A June 2 Associated Press article reported that, according to the plaintiffs' attorney, a federal judge will likely hold a hearing on HUD's motion to dismiss the lawsuit this summer.
From the June 24 edition of Fox News' Special Report with Bret Baier:
CAMERON: With Republican would-be candidates seemingly sort of dying on the vine, however, there is no shortage of hopefuls coming to the Granite State.
[begin video clip]
CAMERON: It's a White House hopeful two-step to the two leadoff presidential voting states. Mississippi's governor, Haley Barbour, visited New Hampshire, home of 2012's first presidential primary, to raise money for Granite State Republicans. Tomorrow he'll go to Iowa, home of the leadoff caucuses.
Like all early water-testers, the former chairman of the National Republican Party plays coy, lest he draw too much attention too early.
BARBOUR: You never say never. I have no plan to run for president. I don't have any intention to run for president.

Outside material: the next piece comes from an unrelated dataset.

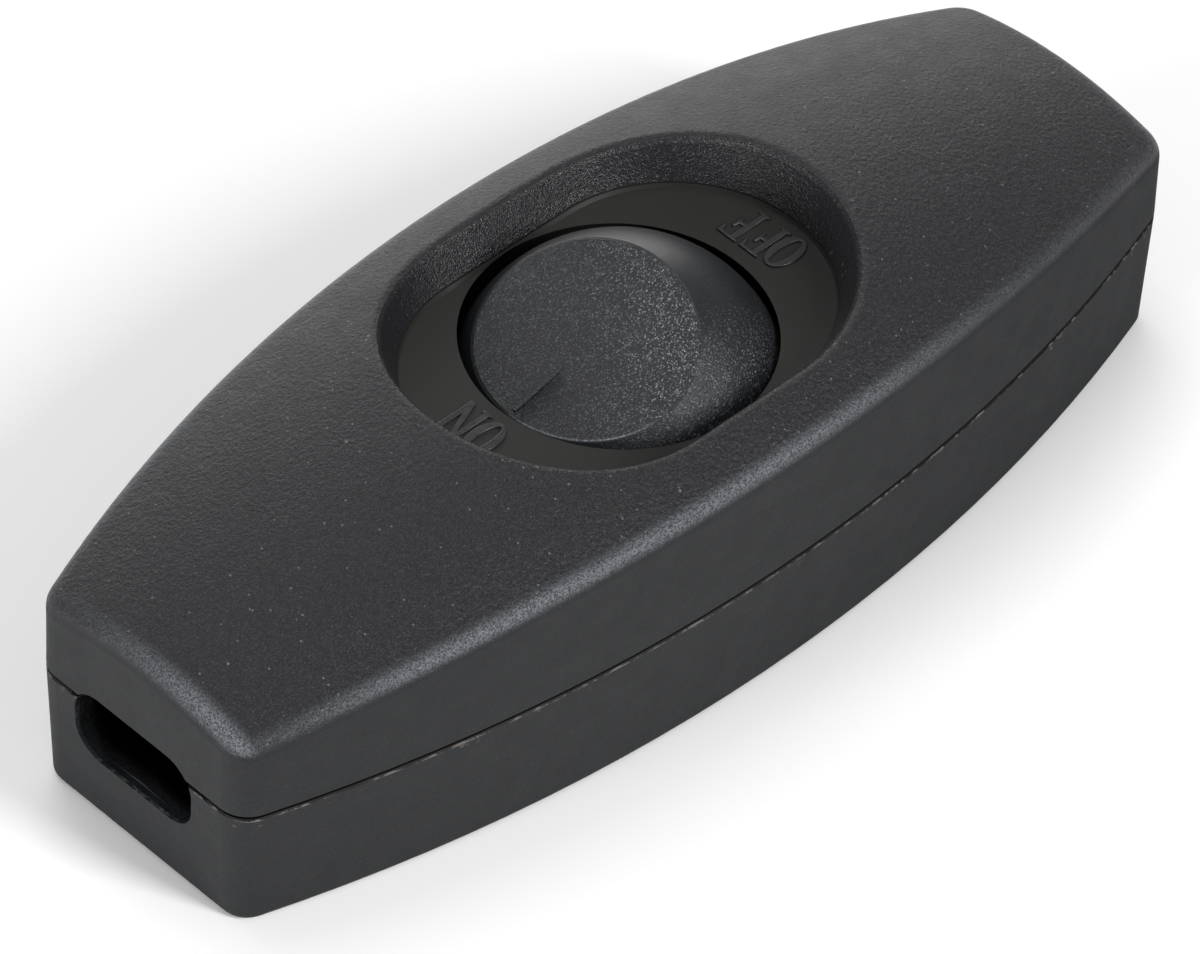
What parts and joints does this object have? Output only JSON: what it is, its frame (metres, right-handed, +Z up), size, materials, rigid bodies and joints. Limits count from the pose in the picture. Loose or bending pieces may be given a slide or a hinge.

But I do have an intention of trying to [unintelligible] Republican governors as I can between now and the end of 2010. I'm going to take a deep breath and see where we are.
CAMERON: As Mississippi's governor, he's one of the few politicians to emerge from the Katrina disaster with a reputation for competence and effectiveness in crisis. A strong social and fiscal conservative, he campaigned for gubernatorial candidate Bob McDonnell in Virginia recently and says the GOP must broaden its appeal.
BARBOUR: The mathematics of politics is not about subtraction and division, it's about addition and multiplication. And that's what we need as a party to be doing. Not looking for the purer, but finding the people that agree with us on most things.
[end video clip]
CAMERON: And though he says he still hasn't made up his mind about running for president, as you heard there, he'll think about it after the midterms of 2010.